## BEGIN DATASET EXCERPT
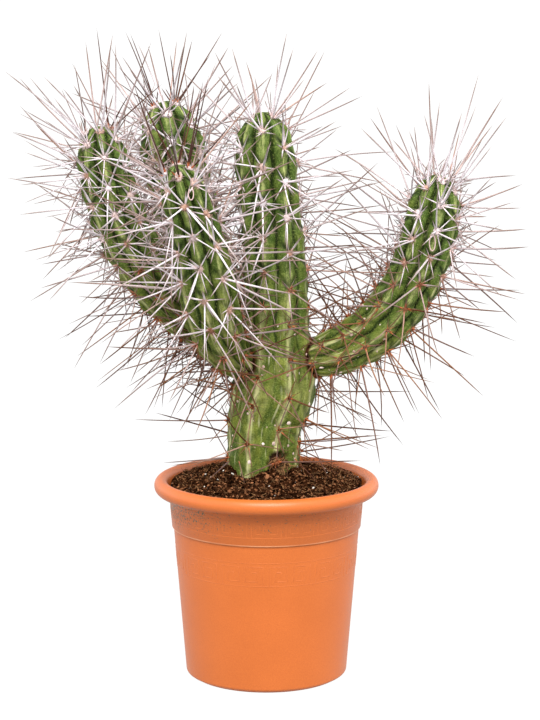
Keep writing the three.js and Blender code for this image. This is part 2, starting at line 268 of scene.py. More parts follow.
def per_mm(size):
    """The scale that gives a pattern features of about this many millimetres."""
    return 1 / (size * MM)

# %% [markdown]
# ## The pot
# The pot is injection-moulded polypropylene, coloured like fired clay. Plastic of this kind is dull, a
# little waxy, and even in colour, but the mould leaves a fine grain, and compost leaves grey-green
# specks that lodge under the rim and in the relief. Three noises give that: one for the grain, one for
# slow patches, and one, cut off high, for the specks. A mask of height and side puts the specks on the
# band, most of them to the left, where the pot was splashed.

# %% Pot sizes, from the frame and the mould
pot_high = np.array(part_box("pot")[1]) / MM
POT_HEIGHT = pot_high[2]
RIM_RADIUS = pot_high[0]
RIM_HALF_WIDTH = 6.6
RIM_HALF_HEIGHT = 7.4
RIM_FOOT_Z = POT_HEIGHT - 2 * RIM_HALF_HEIGHT + 1.5
COLLAR_TOP_RADIUS = 93.6
COLLAR_FOOT_RADIUS = 91
COLLAR_FOOT_Z = 145.8
COLLAR_STEP = 1.6
BASE_RADIUS = 77.9
BASE_CORNER = 4
FOOT_INSET = 5  # the wall ends in a round edge above a foot that is set back, which gives a dark line
FOOT_HEIGHT = 1.6
WALL = 2.6
FLOOR = 3
print(f"pot: {2 * RIM_RADIUS:.0f} mm across, {POT_HEIGHT:.1f} mm high")

# %% Finish of the pot: terracotta-coloured polypropylene
POT_GRAIN = 0.9
POT_PATCH = 45
DIRT_SPECK = 1.5
DIRT_BAND = (148 * MM, 162 * MM)  # heights from which specks begin to lodge, and from which they are thick
DIRT_SIDE = (-30 * MM, -90 * MM)  # from fewest to most, along X
LEDGE_HIGHLIGHT_HEIGHT = 0.6

pot_finish, add, shader, here = new_finish(
    "moulded_polypropylene_terracotta", Roughness=0.42, IOR=1.49, Specular_IOR_Level=0.3
)
grain = add("noise", here, Scale=per_mm(POT_GRAIN), Detail=2.0)
patches = add("noise", here, Scale=per_mm(POT_PATCH), Detail=3.0)
specks = add("noise", here, Scale=per_mm(DIRT_SPECK), Detail=1.0)
axes = add("ShaderNodeSeparateXYZ", here).outputs
reach = add("times", add("range", axes["Z"], *DIRT_BAND), add("range", axes["X"], *DIRT_SIDE, 0.06, 1.3))
reach = add("times", reach, add("below", axes["Z"], (RIM_FOOT_Z + 1) * MM))
speck = add("above", specks, add("times_plus", reach, -0.13, 0.71))
# painted highlight: a thin band at the ledge where the collar meets the wall
edge = add("near", axes["Z"], (COLLAR_FOOT_Z + 0.3) * MM, LEDGE_HIGHLIGHT_HEIGHT * MM)
colour = coats(
    add,
    "A2531F",
    ("A85722", ("range", patches, 0.3, 0.7)),
    ("8E4418", ("range", grain, 0.3, 0.7, 0.0, 0.5)),
    ("3E4436", speck, ("above", reach, 0.05)),  # compost
    ("D09A74", edge, ("range", patches, 0.3, 0.7, 0.1, 0.7)),  # painted highlight: a pale line along the ledge at the collar's foot
)
connect(colour, shader["Base Color"])
connect(add("bump", Strength=0.25, Distance=0.3 * MM, Height=grain), shader["Normal"])

# %% [markdown]
# A mould that turns about one axis gives a shape that a profile can be spun into. The profile runs from
# the middle of the underside, up the outside, over the rolled rim and down the inside. The roll is an
# ellipse. The eight drain holes are cut with a Boolean, because they are the only thing on the shell
# that isn't round about its axis.

# %% Spin the shell
POT_SIDES = 160
RIM_STEPS = 28
FOOT_ROUND = 3  # radius of the wall's lower edge
INSIDE_ROUND = 2


def arc(centre, radii, start, end, steps):
    """Points of an elliptic arc as (radius, height), between two angles in degrees."""
    angles = np.radians(np.linspace(start, end, steps + 1))
    return [(centre[0] + radii[0] * math.cos(a), centre[1] + radii[1] * math.sin(a)) for a in angles]


def wall_radius(z):
    top = COLLAR_FOOT_RADIUS - COLLAR_STEP
    return BASE_RADIUS + (top - BASE_RADIUS) * (z - BASE_CORNER) / (COLLAR_FOOT_Z - BASE_CORNER)


def collar_radius(z):
    share = (z - COLLAR_FOOT_Z) / (RIM_FOOT_Z - COLLAR_FOOT_Z)
    return COLLAR_FOOT_RADIUS + (COLLAR_TOP_RADIUS - COLLAR_FOOT_RADIUS) * share


def spun(name, profile, sides):
    """A closed shell, turned about Z from a profile in millimetres whose ends lie on the axis."""
    form = bmesh.new()
    corners = [form.verts.new((radius * MM, 0, z * MM)) for radius, z in profile]
    edges = [form.edges.new(pair) for pair in zip(corners, corners[1:])]
    turn = {"cent": (0, 0, 0), "axis": (0, 0, 1), "angle": math.tau}
    bmesh.ops.spin(form, geom=corners + edges, steps=sides, use_merge=True, **turn)
    bmesh.ops.remove_doubles(form, verts=form.verts, dist=0.001 * MM)
    bmesh.ops.recalc_face_normals(form, faces=form.faces)
    return mesh_of(name, form)


rim_centre = (RIM_RADIUS - RIM_HALF_WIDTH, POT_HEIGHT - RIM_HALF_HEIGHT)
pot_profile = [
    (0, 0),
    (BASE_RADIUS - FOOT_INSET, 0),
    (BASE_RADIUS - FOOT_INSET, FOOT_HEIGHT),
    *arc((BASE_RADIUS - FOOT_ROUND, FOOT_HEIGHT + FOOT_ROUND), (FOOT_ROUND, FOOT_ROUND), -90, 0, 6),
    (wall_radius(COLLAR_FOOT_Z - 1.2), COLLAR_FOOT_Z - 1.2),
    (wall_radius(COLLAR_FOOT_Z - 1), COLLAR_FOOT_Z - 0.9),
    (COLLAR_FOOT_RADIUS - 0.4, COLLAR_FOOT_Z - 0.3),
    (COLLAR_FOOT_RADIUS, COLLAR_FOOT_Z + 0.3),
    (COLLAR_TOP_RADIUS - 0.1, RIM_FOOT_Z - 1.2),
    (COLLAR_TOP_RADIUS + 0.6, RIM_FOOT_Z - 0.1),
    *arc(rim_centre, (RIM_HALF_WIDTH, RIM_HALF_HEIGHT), -130, 170, RIM_STEPS),
    (COLLAR_TOP_RADIUS - WALL, RIM_FOOT_Z),
    (wall_radius(COLLAR_FOOT_Z) - WALL, COLLAR_FOOT_Z),
    *arc((BASE_RADIUS - WALL - INSIDE_ROUND, FLOOR + INSIDE_ROUND), (INSIDE_ROUND, INSIDE_ROUND), 0, -90, 4),
    (0, FLOOR),
]
pot = new_piece("pot_shell", spun("pot_shell", pot_profile, POT_SIDES))
print(f"{pot.name}: {len(pot_profile)} points, turned in {POT_SIDES} steps")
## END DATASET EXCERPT
### [DIRECTIONS FOR THIS TASK]
Repeat the listing in full, keeping every line exactly as it is.

### [COMPLETED TASK]
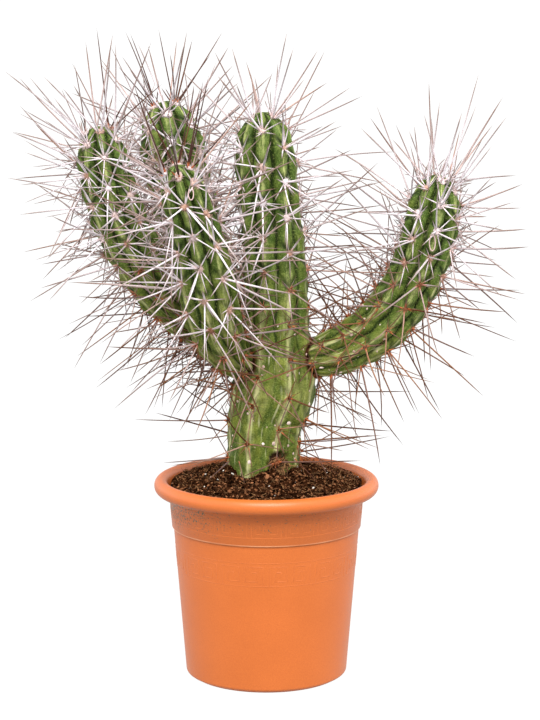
Keep writing the three.js and Blender code for this image. This is part 2, starting at line 268 of scene.py. More parts follow.
def per_mm(size):
    """The scale that gives a pattern features of about this many millimetres."""
    return 1 / (size * MM)

# %% [markdown]
# ## The pot
# The pot is injection-moulded polypropylene, coloured like fired clay. Plastic of this kind is dull, a
# little waxy, and even in colour, but the mould leaves a fine grain, and compost leaves grey-green
# specks that lodge under the rim and in the relief. Three noises give that: one for the grain, one for
# slow patches, and one, cut off high, for the specks. A mask of height and side puts the specks on the
# band, most of them to the left, where the pot was splashed.

# %% Pot sizes, from the frame and the mould
pot_high = np.array(part_box("pot")[1]) / MM
POT_HEIGHT = pot_high[2]
RIM_RADIUS = pot_high[0]
RIM_HALF_WIDTH = 6.6
RIM_HALF_HEIGHT = 7.4
RIM_FOOT_Z = POT_HEIGHT - 2 * RIM_HALF_HEIGHT + 1.5
COLLAR_TOP_RADIUS = 93.6
COLLAR_FOOT_RADIUS = 91
COLLAR_FOOT_Z = 145.8
COLLAR_STEP = 1.6
BASE_RADIUS = 77.9
BASE_CORNER = 4
FOOT_INSET = 5  # the wall ends in a round edge above a foot that is set back, which gives a dark line
FOOT_HEIGHT = 1.6
WALL = 2.6
FLOOR = 3
print(f"pot: {2 * RIM_RADIUS:.0f} mm across, {POT_HEIGHT:.1f} mm high")

# %% Finish of the pot: terracotta-coloured polypropylene
POT_GRAIN = 0.9
POT_PATCH = 45
DIRT_SPECK = 1.5
DIRT_BAND = (148 * MM, 162 * MM)  # heights from which specks begin to lodge, and from which they are thick
DIRT_SIDE = (-30 * MM, -90 * MM)  # from fewest to most, along X
LEDGE_HIGHLIGHT_HEIGHT = 0.6

pot_finish, add, shader, here = new_finish(
    "moulded_polypropylene_terracotta", Roughness=0.42, IOR=1.49, Specular_IOR_Level=0.3
)
grain = add("noise", here, Scale=per_mm(POT_GRAIN), Detail=2.0)
patches = add("noise", here, Scale=per_mm(POT_PATCH), Detail=3.0)
specks = add("noise", here, Scale=per_mm(DIRT_SPECK), Detail=1.0)
axes = add("ShaderNodeSeparateXYZ", here).outputs
reach = add("times", add("range", axes["Z"], *DIRT_BAND), add("range", axes["X"], *DIRT_SIDE, 0.06, 1.3))
reach = add("times", reach, add("below", axes["Z"], (RIM_FOOT_Z + 1) * MM))
speck = add("above", specks, add("times_plus", reach, -0.13, 0.71))
# painted highlight: a thin band at the ledge where the collar meets the wall
edge = add("near", axes["Z"], (COLLAR_FOOT_Z + 0.3) * MM, LEDGE_HIGHLIGHT_HEIGHT * MM)
colour = coats(
    add,
    "A2531F",
    ("A85722", ("range", patches, 0.3, 0.7)),
    ("8E4418", ("range", grain, 0.3, 0.7, 0.0, 0.5)),
    ("3E4436", speck, ("above", reach, 0.05)),  # compost
    ("D09A74", edge, ("range", patches, 0.3, 0.7, 0.1, 0.7)),  # painted highlight: a pale line along the ledge at the collar's foot
)
connect(colour, shader["Base Color"])
connect(add("bump", Strength=0.25, Distance=0.3 * MM, Height=grain), shader["Normal"])

# %% [markdown]
# A mould that turns about one axis gives a shape that a profile can be spun into. The profile runs from
# the middle of the underside, up the outside, over the rolled rim and down the inside. The roll is an
# ellipse. The eight drain holes are cut with a Boolean, because they are the only thing on the shell
# that isn't round about its axis.

# %% Spin the shell
POT_SIDES = 160
RIM_STEPS = 28
FOOT_ROUND = 3  # radius of the wall's lower edge
INSIDE_ROUND = 2


def arc(centre, radii, start, end, steps):
    """Points of an elliptic arc as (radius, height), between two angles in degrees."""
    angles = np.radians(np.linspace(start, end, steps + 1))
    return [(centre[0] + radii[0] * math.cos(a), centre[1] + radii[1] * math.sin(a)) for a in angles]


def wall_radius(z):
    top = COLLAR_FOOT_RADIUS - COLLAR_STEP
    return BASE_RADIUS + (top - BASE_RADIUS) * (z - BASE_CORNER) / (COLLAR_FOOT_Z - BASE_CORNER)


def collar_radius(z):
    share = (z - COLLAR_FOOT_Z) / (RIM_FOOT_Z - COLLAR_FOOT_Z)
    return COLLAR_FOOT_RADIUS + (COLLAR_TOP_RADIUS - COLLAR_FOOT_RADIUS) * share


def spun(name, profile, sides):
    """A closed shell, turned about Z from a profile in millimetres whose ends lie on the axis."""
    form = bmesh.new()
    corners = [form.verts.new((radius * MM, 0, z * MM)) for radius, z in profile]
    edges = [form.edges.new(pair) for pair in zip(corners, corners[1:])]
    turn = {"cent": (0, 0, 0), "axis": (0, 0, 1), "angle": math.tau}
    bmesh.ops.spin(form, geom=corners + edges, steps=sides, use_merge=True, **turn)
    bmesh.ops.remove_doubles(form, verts=form.verts, dist=0.001 * MM)
    bmesh.ops.recalc_face_normals(form, faces=form.faces)
    return mesh_of(name, form)


rim_centre = (RIM_RADIUS - RIM_HALF_WIDTH, POT_HEIGHT - RIM_HALF_HEIGHT)
pot_profile = [
    (0, 0),
    (BASE_RADIUS - FOOT_INSET, 0),
    (BASE_RADIUS - FOOT_INSET, FOOT_HEIGHT),
    *arc((BASE_RADIUS - FOOT_ROUND, FOOT_HEIGHT + FOOT_ROUND), (FOOT_ROUND, FOOT_ROUND), -90, 0, 6),
    (wall_radius(COLLAR_FOOT_Z - 1.2), COLLAR_FOOT_Z - 1.2),
    (wall_radius(COLLAR_FOOT_Z - 1), COLLAR_FOOT_Z - 0.9),
    (COLLAR_FOOT_RADIUS - 0.4, COLLAR_FOOT_Z - 0.3),
    (COLLAR_FOOT_RADIUS, COLLAR_FOOT_Z + 0.3),
    (COLLAR_TOP_RADIUS - 0.1, RIM_FOOT_Z - 1.2),
    (COLLAR_TOP_RADIUS + 0.6, RIM_FOOT_Z - 0.1),
    *arc(rim_centre, (RIM_HALF_WIDTH, RIM_HALF_HEIGHT), -130, 170, RIM_STEPS),
    (COLLAR_TOP_RADIUS - WALL, RIM_FOOT_Z),
    (wall_radius(COLLAR_FOOT_Z) - WALL, COLLAR_FOOT_Z),
    *arc((BASE_RADIUS - WALL - INSIDE_ROUND, FLOOR + INSIDE_ROUND), (INSIDE_ROUND, INSIDE_ROUND), 0, -90, 4),
    (0, FLOOR),
]
pot = new_piece("pot_shell", spun("pot_shell", pot_profile, POT_SIDES))
print(f"{pot.name}: {len(pot_profile)} points, turned in {POT_SIDES} steps")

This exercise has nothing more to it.